Neoreactionary Monarchist
Your entire post is extremely one-sided, to the point of becoming almost satirical. I understand that there is a correction underway regarding the "Germany wanted WAR!!!" narrative that has dominated for too long. Indeed, I was never a fan of putting the blame for the war altogether on Germany (either explicitly or explicitly). To make a point, one may even credibly compile a whole thesis serving exclusively to give evidence of Anglo-French war guilt.

This does not mean, however, that blithely leaning towards the "evil Anglo" narrative is any more reasonable than uncritically believing that Germany was evil.

Unfortunately, your post is precisely an example of that lamentable over-correction. You consequently cherry-pick examples, ascribe the wort motives to every British decision, but the most noble ones to every German decision, and utterly drop the context when it comes to many events and issues. The result is an utterly warped picture. A falsehood, woven together of highly selective truths mixed with extremely dubious interpretations.

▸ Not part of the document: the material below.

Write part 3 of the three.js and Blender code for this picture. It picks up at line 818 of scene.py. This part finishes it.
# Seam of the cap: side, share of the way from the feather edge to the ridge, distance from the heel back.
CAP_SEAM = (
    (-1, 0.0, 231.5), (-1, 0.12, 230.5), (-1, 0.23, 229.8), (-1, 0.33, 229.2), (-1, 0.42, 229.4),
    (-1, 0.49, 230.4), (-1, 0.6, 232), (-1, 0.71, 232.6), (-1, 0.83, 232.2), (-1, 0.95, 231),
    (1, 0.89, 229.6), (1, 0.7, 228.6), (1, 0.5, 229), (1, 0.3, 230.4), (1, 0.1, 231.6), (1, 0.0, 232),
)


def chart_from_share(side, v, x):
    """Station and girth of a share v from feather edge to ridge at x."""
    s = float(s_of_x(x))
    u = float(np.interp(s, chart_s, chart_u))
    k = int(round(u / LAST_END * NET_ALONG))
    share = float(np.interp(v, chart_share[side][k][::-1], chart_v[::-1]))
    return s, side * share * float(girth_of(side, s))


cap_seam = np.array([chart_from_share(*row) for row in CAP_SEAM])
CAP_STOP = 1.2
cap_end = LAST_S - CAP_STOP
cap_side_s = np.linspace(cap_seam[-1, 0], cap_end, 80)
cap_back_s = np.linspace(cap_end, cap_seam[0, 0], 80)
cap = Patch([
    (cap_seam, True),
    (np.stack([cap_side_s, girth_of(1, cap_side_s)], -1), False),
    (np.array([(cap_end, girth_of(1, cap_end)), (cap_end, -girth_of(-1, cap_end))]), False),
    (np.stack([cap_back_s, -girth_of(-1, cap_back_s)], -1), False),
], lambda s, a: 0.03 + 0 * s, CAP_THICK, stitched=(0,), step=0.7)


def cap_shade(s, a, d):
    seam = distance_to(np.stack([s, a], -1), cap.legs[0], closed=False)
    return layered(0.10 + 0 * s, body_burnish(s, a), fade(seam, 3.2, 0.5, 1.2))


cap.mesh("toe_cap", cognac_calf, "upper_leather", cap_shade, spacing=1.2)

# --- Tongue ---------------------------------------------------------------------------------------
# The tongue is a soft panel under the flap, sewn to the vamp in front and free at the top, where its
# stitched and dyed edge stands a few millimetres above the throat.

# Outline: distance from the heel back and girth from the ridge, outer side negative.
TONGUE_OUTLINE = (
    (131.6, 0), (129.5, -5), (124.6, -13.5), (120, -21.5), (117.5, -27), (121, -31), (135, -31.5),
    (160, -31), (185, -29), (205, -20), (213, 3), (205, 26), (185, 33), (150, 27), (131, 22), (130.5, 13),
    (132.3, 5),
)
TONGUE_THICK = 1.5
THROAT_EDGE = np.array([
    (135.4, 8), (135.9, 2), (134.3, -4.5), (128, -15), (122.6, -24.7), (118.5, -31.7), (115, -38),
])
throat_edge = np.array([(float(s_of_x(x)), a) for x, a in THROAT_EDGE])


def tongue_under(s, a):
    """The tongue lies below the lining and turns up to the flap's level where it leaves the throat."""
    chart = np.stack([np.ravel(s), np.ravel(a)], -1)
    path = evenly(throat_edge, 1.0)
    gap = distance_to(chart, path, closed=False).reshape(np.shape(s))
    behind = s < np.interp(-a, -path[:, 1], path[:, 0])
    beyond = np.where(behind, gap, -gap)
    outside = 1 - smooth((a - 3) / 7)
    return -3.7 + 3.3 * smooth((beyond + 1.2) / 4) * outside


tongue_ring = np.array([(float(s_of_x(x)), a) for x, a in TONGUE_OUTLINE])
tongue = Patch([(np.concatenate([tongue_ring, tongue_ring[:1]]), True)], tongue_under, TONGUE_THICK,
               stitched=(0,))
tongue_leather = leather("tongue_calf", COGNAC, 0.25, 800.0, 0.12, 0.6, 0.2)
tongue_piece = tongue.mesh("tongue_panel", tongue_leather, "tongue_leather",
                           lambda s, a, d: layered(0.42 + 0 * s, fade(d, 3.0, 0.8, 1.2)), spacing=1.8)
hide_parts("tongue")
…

To you, what Britain claims is, by default, "largely the excuse that British propaganda used to justify their increasingly hostile behavior". But what Germany says must be the truth. So when Theobald von Bethmann-Hollweg ended the naval arms race, we must uncritically accept that this was an overture of peace. The fact that the German economy was stalling and Germany simply realised it couldn't afford to keep up the arms race is happily ignored. German claims must just be taken at face value, while British claims are always suspect. hat's a double standard, my friend.

Similarly, you happily take Wilhelm's words on the relative size of the navies as gospel truth, but ignore that on several other occasions, Wilhelm had explicitly said -- to Edward's face -- that he would one day have a navy to rival that of Britain.

In the same vein, you suggest that Britain was somehow disproportionally worrried about German naval ambitions, but the fact is: only Wilhelm explicitly made it a point that his navy was intended to rival the Royal Navy. France and Russia never gave such indications. The British worry wasn't unreasonable. Wilhelm clearly had designs, and they could well be dangerous ones. Nor was Britain somehow alone in reaching this conclusion.

You appear to absurdly blame Britain for being worried and angry about Germany making a play of being the protectors of the Boers. That's not an unreasonable response. Moreover, German interests in Southern Africa were quite recent, and were also purely a result of Wilhelm seeking his "place in the sun".

Which brings us to the centre point of this whole debate. @Scottty argued that Britain targeted Germany because Britain didn't want to allow a contental hegemon. I have disputed this. You... actually prove my point for me, albeit unintentionally. Because nothing you talk about is remotely related to continental hegemony.

Germany agressively sought to expand its naval power, with the (uniquely) explicit aim of rivaling Britain in particular. Germany sought colonies, where it had previously been a power aloof of that game, and in fact a respected mediator. Germany involved itself in the foreign affairs of other powers, with no excuse.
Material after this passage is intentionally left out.